Stagflation risks seem to take their toll and after a short pause European currencies and the Japanese yen continued to depreciate against greenback. The dollar index rose by almost half a percent advancing past 99.00 handle. USD also rises on the assumption that the US March labor market report will surprise on the upside cementing market view that the Fed will raise interest rate by 50 bp two meetings in a row.

Among currency pair majors, a particularly strong reassessment of expectations occurs in USDJPY and GBPUSD. The yen slipped more than 1% against the dollar and technically any significant resistance can be expected near 125 handle. Cable tumbled by half percentage point against the dollar as markets gradually come to realize that the Bank of England may have promised too much in terms of tightening policy and will likely be more dovish at the next meeting. The ECB has been less hawkish in its recent policy guidance, being more cautious in dropping hints about unwinding of monetary stimulus, hence there may be less pressure on EURUSD from dovish reassessment of future ECB policy.

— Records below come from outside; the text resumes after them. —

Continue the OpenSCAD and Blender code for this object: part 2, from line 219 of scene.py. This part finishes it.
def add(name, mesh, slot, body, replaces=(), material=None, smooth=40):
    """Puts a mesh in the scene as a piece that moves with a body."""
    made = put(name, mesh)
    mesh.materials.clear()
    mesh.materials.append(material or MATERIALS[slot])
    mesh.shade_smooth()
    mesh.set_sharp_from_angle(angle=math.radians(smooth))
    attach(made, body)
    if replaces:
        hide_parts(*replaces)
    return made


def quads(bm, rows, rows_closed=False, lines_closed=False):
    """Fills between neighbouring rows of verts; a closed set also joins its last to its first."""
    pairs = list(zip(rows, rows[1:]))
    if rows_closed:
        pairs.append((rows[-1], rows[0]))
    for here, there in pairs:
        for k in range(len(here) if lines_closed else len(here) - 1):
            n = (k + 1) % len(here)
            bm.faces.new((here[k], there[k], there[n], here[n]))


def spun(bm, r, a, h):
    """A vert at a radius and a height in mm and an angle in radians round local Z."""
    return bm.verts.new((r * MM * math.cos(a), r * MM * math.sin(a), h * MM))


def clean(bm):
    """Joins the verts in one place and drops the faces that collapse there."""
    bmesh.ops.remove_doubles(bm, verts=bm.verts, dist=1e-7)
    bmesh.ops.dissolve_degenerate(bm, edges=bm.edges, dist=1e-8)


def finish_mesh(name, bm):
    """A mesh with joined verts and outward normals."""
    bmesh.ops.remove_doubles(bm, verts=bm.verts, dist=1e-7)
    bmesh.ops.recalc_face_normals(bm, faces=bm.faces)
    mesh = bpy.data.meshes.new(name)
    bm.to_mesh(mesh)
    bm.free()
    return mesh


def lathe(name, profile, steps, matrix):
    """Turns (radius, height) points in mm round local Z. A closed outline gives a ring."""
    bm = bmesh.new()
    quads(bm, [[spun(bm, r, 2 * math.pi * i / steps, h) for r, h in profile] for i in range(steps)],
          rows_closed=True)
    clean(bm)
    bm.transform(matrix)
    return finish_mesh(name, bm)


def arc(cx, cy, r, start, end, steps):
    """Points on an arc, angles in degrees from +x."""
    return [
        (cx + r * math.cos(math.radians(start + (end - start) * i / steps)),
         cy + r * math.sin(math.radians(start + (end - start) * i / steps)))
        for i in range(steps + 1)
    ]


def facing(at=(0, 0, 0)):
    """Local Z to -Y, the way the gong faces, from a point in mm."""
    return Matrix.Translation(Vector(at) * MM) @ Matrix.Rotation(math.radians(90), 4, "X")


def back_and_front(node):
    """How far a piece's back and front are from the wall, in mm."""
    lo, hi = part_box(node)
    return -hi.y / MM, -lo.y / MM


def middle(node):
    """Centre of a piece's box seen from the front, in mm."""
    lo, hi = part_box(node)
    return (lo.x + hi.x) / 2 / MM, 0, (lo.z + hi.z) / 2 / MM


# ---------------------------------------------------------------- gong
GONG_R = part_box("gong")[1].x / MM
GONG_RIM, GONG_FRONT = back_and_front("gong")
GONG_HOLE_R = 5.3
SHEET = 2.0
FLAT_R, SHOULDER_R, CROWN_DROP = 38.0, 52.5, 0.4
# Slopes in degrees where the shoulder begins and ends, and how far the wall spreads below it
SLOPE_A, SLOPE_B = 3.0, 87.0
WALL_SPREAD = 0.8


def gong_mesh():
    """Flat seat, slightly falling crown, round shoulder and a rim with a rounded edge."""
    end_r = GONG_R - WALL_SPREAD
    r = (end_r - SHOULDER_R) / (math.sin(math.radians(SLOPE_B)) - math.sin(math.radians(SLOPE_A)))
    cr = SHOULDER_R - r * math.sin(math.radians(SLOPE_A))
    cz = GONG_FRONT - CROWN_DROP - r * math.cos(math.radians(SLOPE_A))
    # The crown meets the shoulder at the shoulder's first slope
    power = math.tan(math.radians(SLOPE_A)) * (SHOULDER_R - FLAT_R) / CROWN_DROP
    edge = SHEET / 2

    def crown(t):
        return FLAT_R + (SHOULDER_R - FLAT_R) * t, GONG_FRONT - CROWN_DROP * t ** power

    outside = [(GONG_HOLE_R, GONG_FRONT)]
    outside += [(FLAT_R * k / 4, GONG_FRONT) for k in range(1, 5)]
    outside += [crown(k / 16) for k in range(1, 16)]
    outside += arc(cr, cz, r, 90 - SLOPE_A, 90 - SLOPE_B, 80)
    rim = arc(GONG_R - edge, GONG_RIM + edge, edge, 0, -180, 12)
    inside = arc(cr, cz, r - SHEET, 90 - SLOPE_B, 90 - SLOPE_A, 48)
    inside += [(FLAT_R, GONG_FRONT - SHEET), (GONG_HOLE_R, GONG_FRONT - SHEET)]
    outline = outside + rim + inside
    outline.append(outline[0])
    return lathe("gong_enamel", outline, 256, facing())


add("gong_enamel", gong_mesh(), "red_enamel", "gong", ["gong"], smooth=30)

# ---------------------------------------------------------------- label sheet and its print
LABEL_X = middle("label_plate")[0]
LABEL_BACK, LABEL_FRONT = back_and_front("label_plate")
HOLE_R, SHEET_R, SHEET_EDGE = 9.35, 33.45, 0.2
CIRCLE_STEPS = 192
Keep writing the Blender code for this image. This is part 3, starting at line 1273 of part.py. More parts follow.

The US yield curve inversion reached a new extreme, with the spread between 30-year and 5-year US Treasury yields reaching zero for the first time since 2006:

This means that markets expect a short period of relatively high rates followed by a long period of low interest rates. High and low rates, respectively, accompany periods of ups and downs in the business cycle. Periods of yield curve inversion are often accompanied by strong dollar.

There may be also some focus on EU inflation report slated to release this week. Price growth is expected to accelerate, over 6% in Germany and 6.7% in the Eurozone. Core inflation is expected to exceed 3% YoY. However, given clear signals of cost inflation due to the strong rise in energy prices, the effect of the data on foreign exchange market may be insignificant, as investors are likely be prepared for an upside surprise.

Several of the ECB's talking heads will also speak this week, including Lagarde. Despite expectations that the ECB will raise rates this year and more than once, policy gap with the Fed is growing, and ECB officials are unlikely to be able to do anything about it.

Important economic reports on Britain are not expected this week, Rishi Sunak and the head of the Central Bank Bailey will make comments in Parliament. The dynamics of the pound will depend on the behavior of the dollar this week.

The Bank of Japan intervened in the bond market, however, it did not succeed in holding back capital outflows. The yen looks vulnerable to further declines due to a combination of high fuel prices (together with Japan's high reliance on energy imports) and Fed policy expectations. The movement of USDJPY towards 125 seems to be a matter of time.